Court of Appeals of Ohio
Aug 11, 1969
250 N.E.2d 276 (Ohio Ct. App. 1969)

Opinion

No. 456

Decided August 11, 1969.

Workmen's compensation — Appeal to Common Pleas Court — Section 4123.519, Revised Code — Commission's decision denying application to have average weekly wage raised — Not appealable order.

Where a claimant's injury has been recognized and her ultimate right to participate in the Workmen's Compensation Fund has been established, a decision of the Industrial Commission denying claimant's later application to have her average weekly wage raised to a higher figure on the basis of the proof on file is not a decision other than as to the extent of disability, and is not appealable to the Court of Common Pleas under Section 4123.519, Revised Code.

APPEAL: Court of Appeals for Fairfield County.

Mr. Chester T. Freeman, for appellant.

Mr. Paul W. Brown, attorney general, Mr. Walter J. Howdyshell and Mr. Donald E. Ely, for appellee-administrator.


In this case, the claimant after filing application was granted the right to participate in the Workmen's Compensation Fund. Disability was determined to be twenty per cent and her average weekly wage was fixed at $20 per week.

Thereafter, she filed an application with the Bureau of Workmen's Compensation to have her average weekly wage raised to a higher figure on the basis of the proof on file, and requested that her wage be fixed at a minimum of $45.15 per week. She alleges that the administrator in a decision dated January 30, 1967, without hearing and without notice, denied said application, which decision of the administrator of January 30, 1967, was affirmed by the Columbus Regional Board of Review on May 19, 1967, and by the Industrial Commission of Ohio on August 28, 1967.

Claimant alleges that the decisions and orders fixing average weekly wage are decisions and orders other than to extent of disability and prayed that the Common Pleas Court grant and enter judgment of her right to participate or to continue to participate in the Workmen's Compensation Fund of Ohio, and for such other and further relief to which she may be entitled, and a jury trial.
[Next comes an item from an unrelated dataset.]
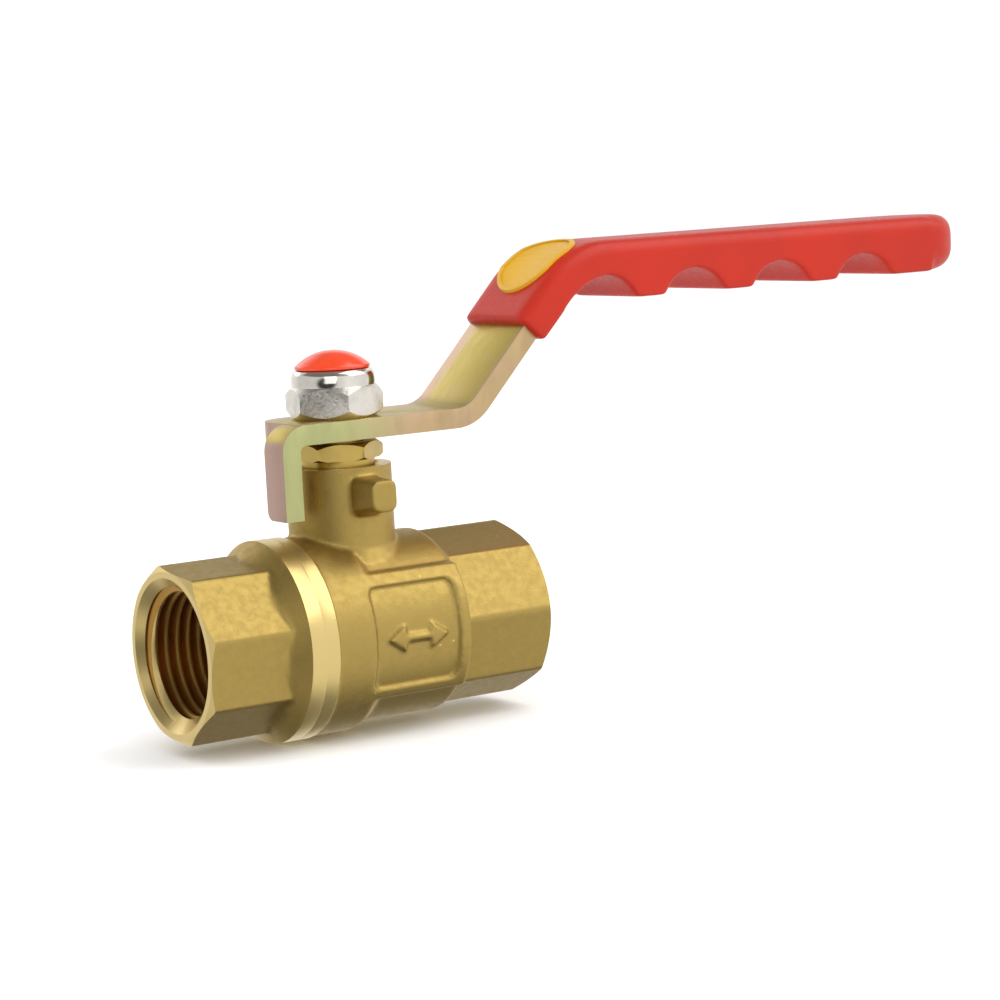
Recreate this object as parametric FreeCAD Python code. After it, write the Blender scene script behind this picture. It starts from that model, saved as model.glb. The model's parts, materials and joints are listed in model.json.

The answer of the defendant, Administrator of the Bureau of Workmen's Compensation, admits that claimant was an employee of Sand Hill Fruit Farm, an employer amenable to and complying with the provisions of the Workmen's Compensation Act of Ohio and that plaintiff filed an application for compensation (Claim No. 2393932), upon which proceedings were had and orders entered as alleged. The administrator then denied every allegation of plaintiff's petition not specifically admitted to be true and prayed that the petition of plaintiff be dismissed at plaintiff's costs.

Defendant-administrator then moved for a summary judgment in his favor on the grounds that there is no genuine issue as to any material fact in this action and defendant is entitled to judgment as a matter of law as the same appears from the pleadings.

The judgment of the Common Pleas Court from which notice of appeal to this court was filed, reads:

"This cause came on to be heard on the motion of the defendant-administrator for summary judgment in his favor. The court after considering the pleadings and the memorandum of law submitted by counsel and after hearing oral argument finds that the motion should be sustained.

"It is therefore ordered and adjudged that the motion be sustained and that judgment be entered in favor of the defendant-administrator."

After claimant has been granted the right to participate in the Workmen's Compensation Fund, is a decision denying a claimant's later application to have her average weekly wage raised to a higher figure on the basis of the proof on file, appealable to the Court of Common Pleas under the provisions of Section 4123.519, Revised Code?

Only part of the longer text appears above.